The novel loses its drive when Lin leaves India to fight in "Khader's war," as the Afghan attempts to deliver weapons and other aid to the insurgency against the Soviets in the late 1980s. Here, Roberts ties up the various strands of this story, revealing the invisible net that has connected all of Lin's experiences, from the slum to Karla to his work for Khader. But his tying-up seems more important to the plot than it does to the novel, and the book lags in these pages.
Lin's transformation, which gives the novel its name, is problematic as well. Toward the end, he offers a well-paying job in Khader's illegal enterprise to two friends from the slum. "I'd never anticipated the saddened and offended expressions that closed their smiles," Roberts writes. "Was I so far out of touch with the thoughts and feelings of decent men?" Yes, but he doesn't seem to catch on. It's hard to believe the character who displays so much wisdom is still working for the mafia at the end, going off to fight another part of Khader's war, after an alleged realization that the violent struggle for power is always wrong.

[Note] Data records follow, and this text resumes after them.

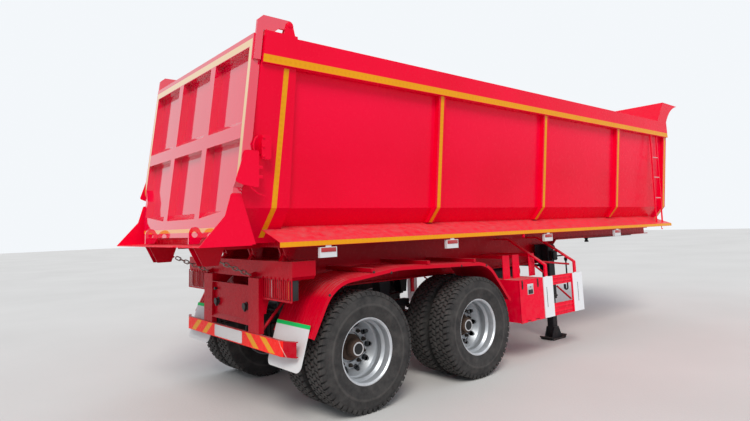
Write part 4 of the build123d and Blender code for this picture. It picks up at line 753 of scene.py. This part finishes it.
# ------------------------------------------------------------------ toolbox
# Welded sheet box with a drop-down door, shut by a chromed paddle latch and two dark hasps
# screwed over the door's upper edge.
toolbox_red = enamel("toolbox_red", dust=0.9, waves=0.002)
keep(toolbox_red, "toolbox", "toolbox_door")
chrome = Finish("chromed_latch", Metallic=1.0, Base_Color=(0.72, 0.73, 0.74))
chrome.set("Roughness", 0.14 + chrome.noise(50, 3) * 0.15)
chrome.bumps((chrome.noise(200, 1), 0.0001))
door_y = -1.239
latch = Shape()
latch.block((axle_x + 2.470, axle_x + 2.594), (door_y - 0.0035, door_y + 0.0002), (0.790, 0.915),
            0.0015)
latch.block((axle_x + 2.478, axle_x + 2.586), (door_y - 0.006, door_y - 0.003), (0.850, 0.909),
            0.0025)
for dx, z in ((2.477, 0.797), (2.587, 0.797), (2.477, 0.908), (2.587, 0.908)):
    latch.turned([(0.0035, door_y - 0.003), (0.0035, door_y - 0.005), (0.002, door_y - 0.0056)],
                 (axle_x + dx, 0, z), "y", 12)
latch.done("toolbox_latch", chrome, "toolbox_door", "chrome_rod")
paddle = Shape()
paddle.block((axle_x + 2.488, axle_x + 2.576), (door_y - 0.0085, door_y - 0.003), (0.796, 0.846),
             0.003)
paddle.turned([(0.008, door_y - 0.005), (0.008, door_y - 0.008), (0.006, door_y - 0.0095)],
              (axle_x + 2.532, 0, 0.878), "y", 20)
paddle.done("toolbox_paddle", housing, "toolbox_door", "black_paint")
hasps = Shape()
for dx in (2.372, 2.693):
    hasps.block((axle_x + dx - 0.012, axle_x + dx + 0.012), (door_y - 0.004, door_y + 0.0002),
                (0.862, 0.966), 0.0015)
    hasps.bar([(axle_x + dx - 0.007, door_y - 0.005, 0.952),
               (axle_x + dx - 0.007, door_y - 0.0075, 0.885),
               (axle_x + dx + 0.007, door_y - 0.0075, 0.885),
               (axle_x + dx + 0.007, door_y - 0.005, 0.952)], 0.0025, 8)
hasps.done("toolbox_hasps", dark_steel, "toolbox_door", "spring_steel")

# ------------------------------------------------------------------ side guards
# Pressed rails between white end panels, hung from bent tubes. Round braces hold them off the
# frame. Red enamel with road dust, the panels painted white before fitting.


def white_panels(finish):
    x, y, z = finish.xyz()
    ahead = x - axle_x
    panel = ahead.between(2.810, 3.0175).most(ahead.between(3.488, 3.727))
    return panel * y.size().rise(1.2312, 1.2318) * z.between(0.470, 0.975), (0.80, 0.82, 0.84)


guard_red = enamel("side_guard_red", dust=0.7, waves=0.001, marks=(white_panels,))
keep(guard_red, "side_guard_left", "side_guard_right")
braces = Shape()
for side in (-1, 1):
    for start, end in (((3.166, 1.208, 0.826), (3.470, 1.208, 0.640)),
                       ((2.872, 1.100, 1.098), (2.960, 1.198, 0.985)),
                       ((2.932, 1.150, 1.150), (3.502, 1.195, 1.085))):
        braces.bar([(axle_x + start[0], side * start[1], start[2]),
                    (axle_x + end[0], side * end[1], end[2])], 0.0125, 14)
braces.done("side_guard_braces", shade_red, "chassis", "red_paint")
# Painted shade: dark rubber strips fill the guards' slots, where the open slots show only shade.
slots = Shape()
for side in (-1, 1):
    for dx in (2.875, 3.603):
        slots.block((axle_x + dx - 0.0065, axle_x + dx + 0.0065),
                    sorted((side * 1.2375, side * 1.2440)),
                    (0.600, 0.845), 0.002)
slots.done("side_guard_slot_seals", rubber, "chassis", "tyre_rubber")

# ------------------------------------------------------------------ tub
# Thin sheet walls, welded seam to seam, with pressed stakes, a box rail on top and a ledge
# below. Bright red gloss enamel in soft waves, edged with yellow light-catching tape.
tape_low, tape_high = 3.080, 3.150
stakes_at = (1.165, 3.200, 5.235, 6.945)
# Paler red for the walls' upper panels: a painted reflection of the sky.
SKY_REFLECTION_RED = (1.0, 0.004, 0.055)


def tape_pattern(finish):
    """Tape colour: small pressed squares, a little duller here and there."""
    x, _, z = finish.xyz()
    cells = x.wave(20) * z.wave(20)
    return finish.blend(cells * 0.25 + finish.noise(3, 4) * 0.3, TAPE, (0.62, 0.20, 0.006))


def outer_side(finish, steepness=0.3):
    """1 on faces that look outward from the middle plane, 0 on those that look into the tub."""
    return (finish.xyz()[1] * finish.facing()[1]).rise(steepness, steepness + 0.05)


def rail_tape(finish):
    z = finish.xyz()[2]
    return z.between(tape_low, tape_high) * outer_side(finish, 1.0), tape_pattern(finish)


def stake_tape(finish):
    x, _, z = finish.xyz()
    mask = None
    for at in stakes_at:
        one = (x - axle_x).between(at - 0.025, at + 0.025)
        mask = one if mask is None else mask.most(one)
    return mask * outer_side(finish) * z.rise(1.600, 1.602), tape_pattern(finish)


def post_tape(finish):
    x, _, z = finish.xyz()
    line = (x - axle_x + (3.060 - z) * 0.046).between(-0.855, -0.805)
    rail = z.between(tape_low, tape_high) * outer_side(finish, 1.0)
    line = line * outer_side(finish) * (1 - z.rise(3.060, 3.062)) * z.rise(1.600, 1.602)
    return line.most(rail), tape_pattern(finish)


def ledge_tape(finish):
    z = finish.xyz()[2]
    return z.between(1.518, 1.559) * outer_side(finish, 1.0), tape_pattern(finish)


def painted_sky_reflection(finish):
    """Painted reflection: the upper panels are painted a paler red, as if they caught a paler sky
    than the lower ones.
    """
    z = finish.xyz()[2]
    return (z.rise(2.3, 2.9) * (1 - z.rise(2.95, 3.06)) * 0.55).held(), SKY_REFLECTION_RED


wall_red = enamel("wall_enamel", waves=0.008, marks=(painted_sky_reflection,))
rail_red = enamel("rail_enamel", waves=0.002, marks=(rail_tape,))
stake_red = enamel("stake_enamel", waves=0.001, marks=(stake_tape,))
post_red = enamel("post_enamel", waves=0.001, marks=(post_tape,))
ledge_red = enamel("ledge_enamel", waves=0.001, marks=(ledge_tape,))
keep(wall_red, "side_wall_left", "side_wall_right", "front_wall", "tub_floor")
keep(red, "cylinder_housing", "lift_bracket", "front_visor", "tail_chute")
keep(shade_red, "tub_subframe", "tub_cross_members", "gate_hooks")
keep(rail_red, "top_rail_left", "top_rail_right")
keep(stake_red, "side_stakes_left", "side_stakes_right")
keep(post_red, "rear_post_left", "rear_post_right")
keep(ledge_red, "side_ledge_left", "side_ledge_right")

seams = Shape()
for side in (-1, 1):
    seams.bar([(axle_x - 0.730, side * 1.247, 3.085), (axle_x - 0.730, side * 1.247, 3.330)],
              0.0028, 8)
    seams.bar([(axle_x - 0.700, side * 1.2445, 3.3395), (axle_x + 6.620, side * 1.2445, 3.3395)],
              0.004, 8)
    seams.bar([(axle_x - 0.700, side * 1.215, 3.0745), (axle_x + 6.890, side * 1.215, 3.0745)],
              0.004, 8)
seams.done("rail_weld_beads", red, "tub", "red_paint")

brackets = Shape()
for side in (-1, 1):
    brackets.block((axle_x + 2.462, axle_x + 2.480), sorted((side * 1.215, side * 1.247)),
                   (1.475, 1.516), 0.002)
    brackets.bar([(axle_x + 6.40, side * 1.235, 1.5165), (axle_x + 6.40, side * 1.235, 1.480),
                  (axle_x + 6.418, side * 1.235, 1.468), (axle_x + 6.436, side * 1.235, 1.480)],
                 0.006, 10)
brackets.done("ledge_hooks", red, "tub", "red_paint")

# ------------------------------------------------------------------ marker lamps
# Small moulded lamps under the ledge on white housings, each with a red lens over its upper half.
marker_white = enamel("marker_housing", (0.70, 0.71, 0.72), (0.62, 0.63, 0.64), 0.35, 0.0002, 0.3)
keep(marker_white, "marker_lamps")
lamps_at = (-0.440, 1.175, 3.000, 4.840)
marks = Shape()
for side in (-1, 1):
    for at in lamps_at:
        marks.block((axle_x + at - 0.080, axle_x + at + 0.080),
                    sorted((side * 1.243, side * 1.2495)), (1.457, 1.495), 0.0025)
marks.done("marker_lenses", lenses["red"], "tub", "lamp_plastic")

# ------------------------------------------------------------------ post fittings
# Bolts of the latch plates, bent straps, short brackets and rods of the lock, and the hinge
# pins' heads, welded to the rear posts and painted red with them.
fittings = Shape()
for side in (-1, 1):
    for x, z in ((-1.055, 2.275), (-1.055, 2.355), (-1.055, 2.435)):
        fittings.turned([(0.011, side * 1.205), (0.012, side * 1.207), (0.012, side * 1.213),
                         (0.009, side * 1.216)],
                        (axle_x + x, 0, z), "y", 6)
    fittings.bar([(axle_x - 1.120, side * 1.201, 2.300), (axle_x - 1.150, side * 1.216, 2.330),
                  (axle_x - 1.155, side * 1.220, 2.375), (axle_x - 1.135, side * 1.216, 2.420),
                  (axle_x - 1.105, side * 1.201, 2.440)], 0.008, 10)
    fittings.block((axle_x - 1.128, axle_x - 1.062), sorted((side * 1.196, side * 1.212)),
                   (2.085, 2.115), 0.003)
    fittings.block((axle_x - 1.128, axle_x - 1.062), sorted((side * 1.196, side * 1.212)),
                   (2.165, 2.195), 0.003)
    fittings.bar([(axle_x - 1.215, side * 1.203, 2.075), (axle_x - 1.170, side * 1.206, 2.010),
                  (axle_x - 1.110, side * 1.206, 1.965), (axle_x - 1.035, side * 1.203, 1.940)],
                 0.006, 10)
    fittings.turned([(0.026, side * 1.2375), (0.026, side * 1.2400), (0.022, side * 1.2435),
                     (0.010, side * 1.2450)],
                    (axle_x - 0.805, 0, 3.458), "y", 24)
fittings.done("post_fittings", red, "tub", "red_paint")

# ------------------------------------------------------------------ tailgate
# Folded box frame with two rows of pressed panels between it, hung from arms at the top. Its
# enamel is polished like glass, with dust lines on its sills and cream tape along its edges.
CREAM = (0.84, 0.56, 0.27)


def back_side(finish):
    return (finish.facing()[0] * -1).rise(0.85, 0.93)


def gate_tapes(finish):
    _, y, z = finish.xyz()
    half = y.size()
    top = z.between(3.226, 3.290) * (1 - half.rise(1.189, 1.190))
    side = half.between(1.143, 1.189) * z.between(1.700, 3.290)
    # Painted shade: the tapes are orange low down and cream higher up.
    shade = finish.blend(z.rise(1.9, 2.9), (0.72, 0.30, 0.05), CREAM)
    return top.most(side) * back_side(finish), shade


def foot_tape(finish):
    _, y, z = finish.xyz()
    return z.between(1.662, 1.698) * (1 - y.size().rise(1.10, 1.102)) * back_side(finish), TAPE


gate_red = enamel("gate_enamel", (0.80, 0.0, 0.045), (0.74, 0.0, 0.038), 0.10, 0.003, 0.65,
                  (gate_tapes, foot_tape), Coat_Weight=1.0, Coat_Roughness=0.03, Coat_IOR=2.0)
keep(gate_red, "tailgate_panel", "tailgate_frame", "tailgate_arms", "lock_lugs")

# ------------------------------------------------------------------ ladder
# Welded from flat stiles and round rungs, paint worn pale where boots touch it.


def worn(finish):
    x, _, z = finish.xyz()
    rungs = z.between(1.975, 2.005).most(z.between(2.325, 2.355)).most(z.between(2.665, 2.695))
    return rungs * (x - axle_x).between(6.372, 6.573) * 0.6, (0.62, 0.50, 0.48)


ladder_red = enamel("ladder_enamel", waves=0.0005, marks=(worn,))
keep(ladder_red, "ladder")

# ------------------------------------------------------------------ lift cylinder
# Five-stage telescopic cylinder on trunnions, its barrel painted like the tub and its stages
# ground and hard chromed. A screwed steel collar closes the barrel's mouth.
rod = Finish("chromed_rod", Metallic=1.0, Base_Color=(0.74, 0.75, 0.77))
film = rod.noise(6, 4, 0.6, (1, 1, 0.2))
rod.set("Roughness", 0.10 + film * 0.18)
rod.bumps((rod.noise(300, 1, 0.5, (1, 1, 0.05)), 0.00006))
keep(red, "cylinder_barrel")
for i in range(1, 6):
    keep(rod, f"cylinder_stage_{i}")
low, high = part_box("cylinder_barrel")
middle_x = (low.x + high.x) / 2
ring = Shape()
for z in (high.z - 0.040, high.z - 0.022):
    ring.turned([(0.0905, z), (0.0955, z + 0.002), (0.0955, z + 0.010), (0.0905, z + 0.012)],
                (middle_x, 0, 0), "z", 48)
for k in range(8):
    a = 2 * pi * k / 8
    ring.turned([(0.0045, high.z - 0.0005), (0.0045, high.z + 0.003), (0.003, high.z + 0.004)],
                (middle_x + 0.0885 * cos(a), 0.0885 * sin(a), 0), "z", 6)
ring.done("cylinder_collar", steel, "cylinder_barrel", "spring_steel")

# ------------------------------------------------------------------ chains
# Short-link chains of bent and welded wire, dipped in zinc and gone dull grey-brown.
chain = Finish("galvanised_chain", Metallic=0.75)
wear = chain.noise(40, 4, 0.6)
chain.set("Base_Color", chain.blend(wear.rise(0.35, 0.7), (0.34, 0.33, 0.32), (0.20, 0.13, 0.09)))
chain.set("Roughness", 0.42 + wear * 0.3)
chain.bumps((chain.noise(250, 2), 0.0004))
keep(chain, "hook_chains")

low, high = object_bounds()
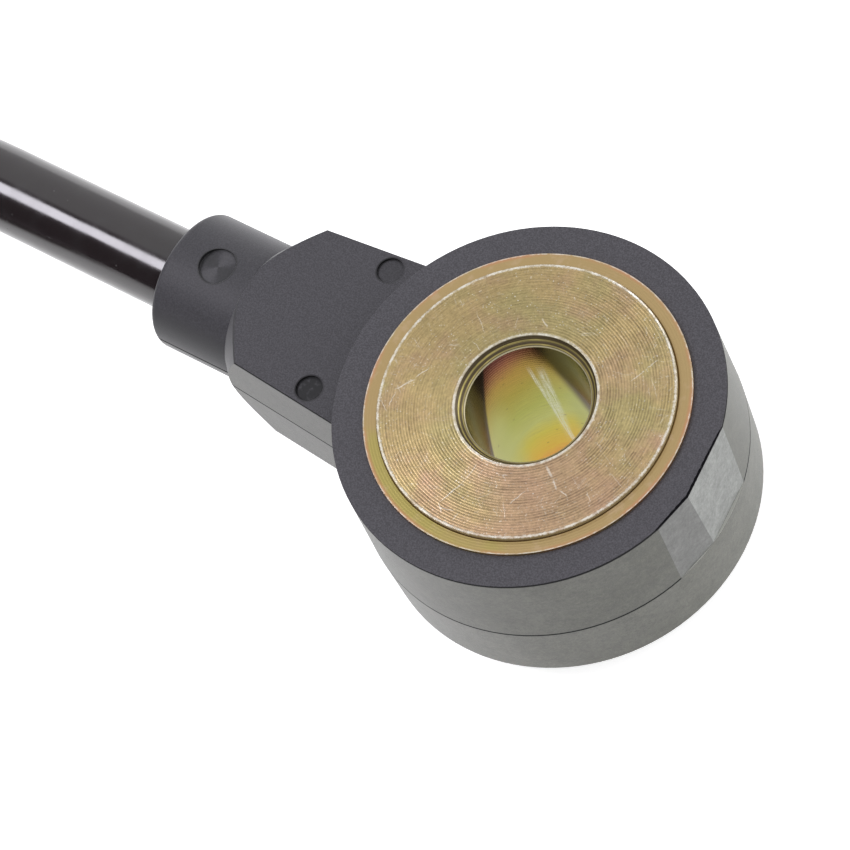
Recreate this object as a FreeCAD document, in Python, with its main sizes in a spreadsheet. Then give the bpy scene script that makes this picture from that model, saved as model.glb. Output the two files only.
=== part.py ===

Despite this failing, Shantaram displays an intelligence about human nature and a warmth for the human race that continue to be alluring long after the plot loses steam. Early on Lin talks about a peculiar Indian custom that he calls "amiable abduction." "For months, in the slum, I'd succumbed to the vague and mysterious invitations of friends to accompany them to unspecified places, for unknown purposes. You come, people said with smiling urgency, never feeling the need to tell me where we were going, or why. You come now!" Shantaram itself is an amiable abduction. Roberts brings us through Bombay's slums and opium houses, its prostitution dens and ex-pat bars, saying, You come now. And we follow.